Several factors underpin the tightness. Inbound tourism to Japan has surged, boosting foot traffic on prime Ginza streets and giving landlords leverage to push rents higher at renewal. The weak yen has simultaneously made Tokyo retail exposure attractive to foreign capital, compressing yields even as rental income rises. Supply constraints are equally important: Ginza's dense urban fabric and heritage-sensitive planning environment make meaningful new retail floor space difficult to add, keeping the market structurally undersupplied.
- Prime Ginza vacancy: reportedly below 1% on key corridors including Chuo-dori
- Demand drivers: inbound tourism growth, luxury brand flagship strategies, limited new supply
- Currency factor: yen weakness continues to attract foreign retail capital to Tokyo
- Lease dynamic: landlords holding pricing power at renewal given near-zero churn
- Risk watch: any sustained yen appreciation or tourism slowdown could soften foot traffic assumptions
The rental trajectory also reflects a broader shift in how global luxury brands approach Asia-Pacific flagship positioning. Tokyo, and Ginza specifically, has become a preferred proving ground for new concept stores, partly because the district's consumer demographics and brand density justify premium fitouts.

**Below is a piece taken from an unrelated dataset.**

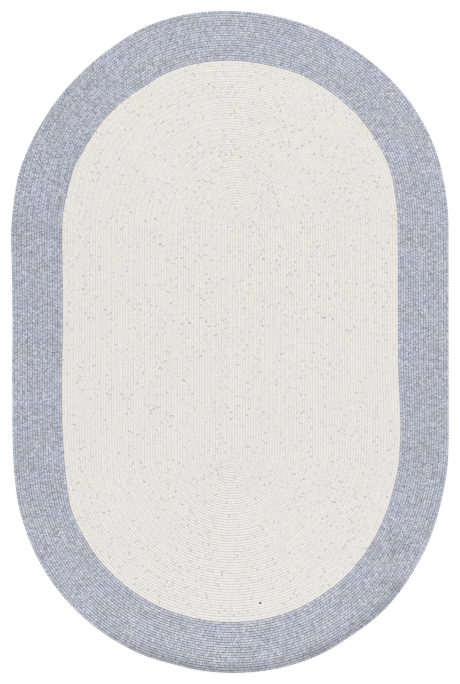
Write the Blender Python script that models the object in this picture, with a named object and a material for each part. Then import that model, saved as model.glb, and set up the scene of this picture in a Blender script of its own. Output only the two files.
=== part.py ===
"""Oval braided rug, lying flat.

Two pieces, each one solid: the cream field, which is one long flat braid coiled
from the middle outwards, and the blue-grey border, whose windings are laced on
round it. Each solid is the sheet that its windings make together, with the rug's
own slightly uneven edge and colour line.

Metres, +Z up. The rug lies on z = 0 with its length along Y, and its middle is
at the origin.
"""

import math

import bmesh
import bpy
from mathutils import Vector

# ---- driving sizes -------------------------------------------------------
FIELD_BRAID = 0.01513       # width of one cream braid
FIELD_WINDINGS = 31         # braids from the middle to the colour line
BORDER_BRAID = 0.01395      # width of one blue-grey braid
BORDER_WINDINGS = 10        # braids from the colour line to the rim
TOP_END_CENTRE_Y = 0.3153   # centre of the round end at +Y
LOW_END_CENTRE_Y = -0.3164  # centre of the round end at -Y
THICKNESS = 0.0090          # a flat three-strand braid, at the crown of its strands
SEAM_GAP = 0.0003           # between the field's last winding and the border's first

LINE_HALF_WIDTH = FIELD_WINDINGS * FIELD_BRAID
HALF_WIDTH = LINE_HALF_WIDTH + BORDER_WINDINGS * BORDER_BRAID

POINTS_AROUND = 168         # points round each closed edge

# How a laced braid's outer side rounds over, from the floor to the top. Columns:
# how far in from the rim, and the height, each as a share of the thickness.
RIM_IN, RIM_UP = 0, 1
RIM = [
    (0.42, 0.00),
    (0.12, 0.17),
    (0.00, 0.45),
    (0.10, 0.78),
    (0.46, 1.00),
]

# Hand lacing leaves the rim and the colour line a little uneven. One row for
# each place where the edge changes direction, counter-clockwise from the foot of
# the right side. Columns: the stretch, the place on it (0 to 1 along a side, or
# degrees from the right round an end), and how far the rim and the colour line
# stand out from their nominal curves there, in millimetres.
STRETCH, PLACE, RIM_MM, LINE_MM = 0, 1, 2, 3
UNEVEN = [
    ("right", 0.00, 0.9, 3.9),
    ("right", 0.15, 2.1, 6.8),
    ("right", 0.40, 2.4, 1.5),
    ("right", 0.80, 1.9, 0.6),
    ("top", 0, 0.7, -1.2),
    ("top", 30, 7.3, 7.6),
    ("top", 55, 1.6, 5.0),
    ("top", 85, -0.7, 1.0),
    ("top", 105, 2.6, 1.6),
    ("top", 135, -7.0, -4.4),
    ("top", 155, -4.0, -5.0),
    ("left", 0.00, 0.7, -1.4),
    ("left", 0.50, -2.0, -2.6),
    ("left", 0.80, -1.7, -0.7),
    ("low", 180, -2.8, -5.6),
    ("low", 150, 1.0, -2.3),
    ("low", 125, 0.9, -2.0),
    ("low", 105, -2.6, -3.1),
    ("low", 75, 2.2, -0.7),
    ("low", 45, 1.4, -1.2),
    ("low", 22, -4.2, -4.0),
]

CREAM = (0.784, 0.760, 0.722, 1.0)
BLUE_GREY = (0.440, 0.462, 0.533, 1.0)


# ---- the stadium that every winding follows ------------------------------
SIDE = TOP_END_CENTRE_Y - LOW_END_CENTRE_Y
END = math.pi * HALF_WIDTH
AROUND = 2 * SIDE + 2 * END


def way_round(stretch, place):
    """Distance round the rim's nominal stadium to a row's place, from the foot of the right side."""
    if stretch == "right":
        return place * SIDE
    if stretch == "top":
        return SIDE + math.radians(place) * HALF_WIDTH
    if stretch == "left":
        return SIDE + END + place * SIDE
    return 2 * SIDE + END + math.radians(180 - place) * HALF_WIDTH


def uneven_mm(way, column):
    """The table's value at a place round the rug, on a smooth closed curve through its rows."""
    rows = [(way_round(r[STRETCH], r[PLACE]), r[column]) for r in UNEVEN]
    n = len(rows)
    way %= AROUND
    i = max(k for k in range(n) if rows[k][0] <= way)
    (s1, v1), (s2, v2) = rows[i], rows[(i + 1) % n]
    (s0, v0), (s3, v3) = rows[i - 1], rows[(i + 2) % n]
    span = (s2 - s1) % AROUND
    slope1 = (v2 - v0) / ((s2 - s0) % AROUND)
    slope2 = (v3 - v1) / ((s3 - s1) % AROUND)
    t = (way - s1) / span
    return (
        v1 * (1 + 2 * t) * (1 - t) ** 2
        + slope1 * span * t * (1 - t) ** 2
        + v2 * t * t * (3 - 2 * t)
        - slope2 * span * t * t * (1 - t)
    )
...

That dynamic keeps occupier demand sticky even when global retail sentiment softens elsewhere.
Why it matters: Investors holding or evaluating Ginza retail assets face a market where vacancy-driven risk is minimal in the near term, but entry pricing reflects that security. With rents edging higher and few opportunities to acquire stabilised assets at scale, the more actionable play may be monitoring secondary Ginza streets and adjacent districts , such as Higashi-Ginza and Shimbashi fringes , where vacancy is marginally higher and pricing has not yet fully converged with prime corridor benchmarks. Any policy shift affecting inbound tourism volumes or a material yen reversal remains the key variable to watch.